AIM OF THE EXERCISE >> Select the lines of the records containing the word "object" and list them.

INFORMATION SHOWN >>
<<<<

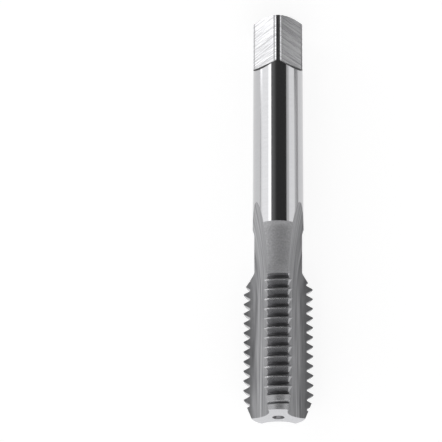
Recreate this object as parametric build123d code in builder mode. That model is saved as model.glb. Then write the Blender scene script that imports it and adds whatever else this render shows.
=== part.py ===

>>>>
<<<<

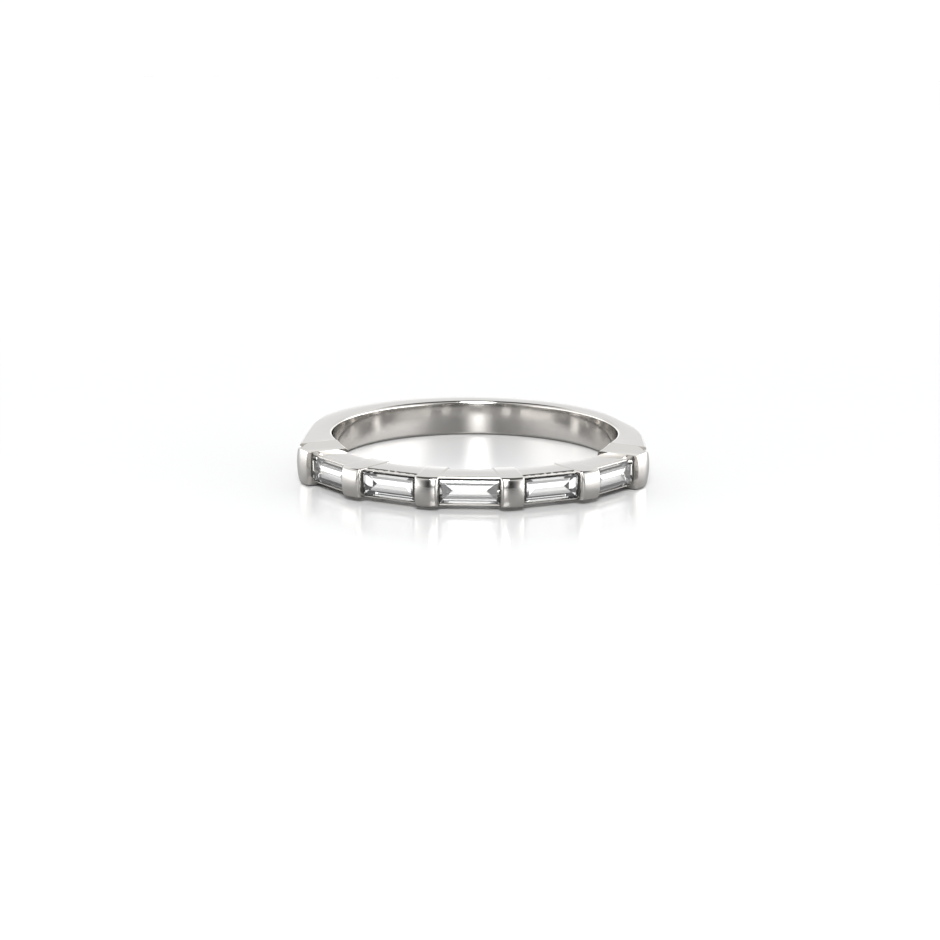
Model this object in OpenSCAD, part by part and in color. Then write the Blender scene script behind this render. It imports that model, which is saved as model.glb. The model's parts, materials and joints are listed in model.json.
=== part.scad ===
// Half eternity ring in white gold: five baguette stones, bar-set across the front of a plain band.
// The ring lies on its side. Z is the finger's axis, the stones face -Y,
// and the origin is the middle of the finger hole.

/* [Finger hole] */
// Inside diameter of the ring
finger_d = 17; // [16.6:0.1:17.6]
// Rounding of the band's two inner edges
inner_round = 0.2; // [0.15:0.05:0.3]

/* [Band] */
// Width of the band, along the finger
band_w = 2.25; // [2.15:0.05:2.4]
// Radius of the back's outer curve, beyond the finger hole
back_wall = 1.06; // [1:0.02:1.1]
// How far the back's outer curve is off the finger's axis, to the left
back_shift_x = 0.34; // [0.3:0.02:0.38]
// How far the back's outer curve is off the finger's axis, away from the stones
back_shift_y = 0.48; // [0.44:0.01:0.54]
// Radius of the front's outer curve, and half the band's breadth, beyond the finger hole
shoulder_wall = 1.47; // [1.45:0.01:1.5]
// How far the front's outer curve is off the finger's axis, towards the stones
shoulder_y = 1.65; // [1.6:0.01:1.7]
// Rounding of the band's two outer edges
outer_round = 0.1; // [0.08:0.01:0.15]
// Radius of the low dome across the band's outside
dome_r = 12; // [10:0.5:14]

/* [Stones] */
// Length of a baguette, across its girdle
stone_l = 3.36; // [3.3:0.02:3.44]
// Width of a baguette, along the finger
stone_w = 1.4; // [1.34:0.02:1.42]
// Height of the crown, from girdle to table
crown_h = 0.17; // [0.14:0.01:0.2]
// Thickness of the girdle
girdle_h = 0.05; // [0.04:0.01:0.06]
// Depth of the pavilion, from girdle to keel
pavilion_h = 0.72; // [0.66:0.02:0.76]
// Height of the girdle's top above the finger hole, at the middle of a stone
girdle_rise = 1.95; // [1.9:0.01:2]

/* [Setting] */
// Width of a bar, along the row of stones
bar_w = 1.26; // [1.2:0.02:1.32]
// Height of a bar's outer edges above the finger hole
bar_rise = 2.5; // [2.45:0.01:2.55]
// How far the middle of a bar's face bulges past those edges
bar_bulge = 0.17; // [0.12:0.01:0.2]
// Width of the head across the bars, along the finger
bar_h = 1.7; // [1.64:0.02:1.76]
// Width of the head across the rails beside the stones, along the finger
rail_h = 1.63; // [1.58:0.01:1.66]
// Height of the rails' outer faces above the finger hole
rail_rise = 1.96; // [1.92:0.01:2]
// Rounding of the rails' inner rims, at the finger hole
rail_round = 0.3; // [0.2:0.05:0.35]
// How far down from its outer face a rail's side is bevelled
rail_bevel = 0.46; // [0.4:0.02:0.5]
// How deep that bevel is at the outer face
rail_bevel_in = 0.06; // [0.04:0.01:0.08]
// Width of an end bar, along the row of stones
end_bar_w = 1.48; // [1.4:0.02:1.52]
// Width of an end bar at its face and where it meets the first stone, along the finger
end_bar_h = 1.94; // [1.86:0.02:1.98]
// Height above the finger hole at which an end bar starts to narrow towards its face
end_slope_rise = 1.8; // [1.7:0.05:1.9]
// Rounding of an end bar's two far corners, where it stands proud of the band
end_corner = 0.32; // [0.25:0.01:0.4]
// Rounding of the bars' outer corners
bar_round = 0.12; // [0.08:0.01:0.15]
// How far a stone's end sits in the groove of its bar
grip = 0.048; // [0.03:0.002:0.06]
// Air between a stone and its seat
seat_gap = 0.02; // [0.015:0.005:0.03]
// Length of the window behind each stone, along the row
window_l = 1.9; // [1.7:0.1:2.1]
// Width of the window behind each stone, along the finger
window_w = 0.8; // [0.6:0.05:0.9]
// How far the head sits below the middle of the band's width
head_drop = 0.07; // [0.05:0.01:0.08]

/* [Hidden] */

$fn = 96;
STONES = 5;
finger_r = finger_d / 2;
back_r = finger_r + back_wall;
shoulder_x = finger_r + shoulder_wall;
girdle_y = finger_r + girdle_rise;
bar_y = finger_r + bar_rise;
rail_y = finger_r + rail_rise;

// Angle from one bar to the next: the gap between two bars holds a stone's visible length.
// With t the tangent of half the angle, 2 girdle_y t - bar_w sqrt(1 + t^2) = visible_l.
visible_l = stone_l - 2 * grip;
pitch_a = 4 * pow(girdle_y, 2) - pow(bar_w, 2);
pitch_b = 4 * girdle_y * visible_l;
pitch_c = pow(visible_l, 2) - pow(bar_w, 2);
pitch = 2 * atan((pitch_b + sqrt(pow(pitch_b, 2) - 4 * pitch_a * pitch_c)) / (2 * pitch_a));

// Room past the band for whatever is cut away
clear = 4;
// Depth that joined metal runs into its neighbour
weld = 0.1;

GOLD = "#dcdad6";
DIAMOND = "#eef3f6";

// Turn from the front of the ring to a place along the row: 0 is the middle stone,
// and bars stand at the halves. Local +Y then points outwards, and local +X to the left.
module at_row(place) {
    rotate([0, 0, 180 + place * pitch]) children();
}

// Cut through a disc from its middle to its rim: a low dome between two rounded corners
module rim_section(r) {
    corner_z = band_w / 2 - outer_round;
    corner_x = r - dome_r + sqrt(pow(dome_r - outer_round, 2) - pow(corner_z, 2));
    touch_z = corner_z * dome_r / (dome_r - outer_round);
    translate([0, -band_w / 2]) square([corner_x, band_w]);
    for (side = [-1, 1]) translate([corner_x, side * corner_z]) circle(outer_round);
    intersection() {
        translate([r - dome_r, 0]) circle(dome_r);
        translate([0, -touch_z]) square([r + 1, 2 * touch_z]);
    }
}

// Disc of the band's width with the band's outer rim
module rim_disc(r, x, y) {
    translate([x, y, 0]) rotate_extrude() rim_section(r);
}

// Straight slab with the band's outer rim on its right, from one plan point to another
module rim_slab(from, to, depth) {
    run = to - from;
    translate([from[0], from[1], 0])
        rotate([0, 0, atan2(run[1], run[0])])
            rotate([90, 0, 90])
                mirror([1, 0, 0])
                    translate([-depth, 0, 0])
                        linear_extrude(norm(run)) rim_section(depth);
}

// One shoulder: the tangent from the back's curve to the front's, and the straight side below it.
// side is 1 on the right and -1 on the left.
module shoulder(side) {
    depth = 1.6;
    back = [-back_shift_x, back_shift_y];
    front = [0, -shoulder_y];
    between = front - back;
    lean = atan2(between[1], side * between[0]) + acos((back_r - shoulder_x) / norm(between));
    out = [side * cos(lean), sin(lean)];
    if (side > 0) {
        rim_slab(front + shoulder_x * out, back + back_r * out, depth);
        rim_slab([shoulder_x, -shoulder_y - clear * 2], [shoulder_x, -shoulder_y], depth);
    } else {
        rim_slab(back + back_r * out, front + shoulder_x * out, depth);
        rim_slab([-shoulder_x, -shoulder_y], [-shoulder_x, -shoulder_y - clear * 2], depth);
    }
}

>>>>

SOLUTION FOR THIS PROBLEM >>
Recreate this object as parametric build123d code in builder mode. That model is saved as model.glb. Then write the Blender scene script that imports it and adds whatever else this render shows.
Model this object in OpenSCAD, part by part and in color. Then write the Blender scene script behind this render. It imports that model, which is saved as model.glb. The model's parts, materials and joints are listed in model.json.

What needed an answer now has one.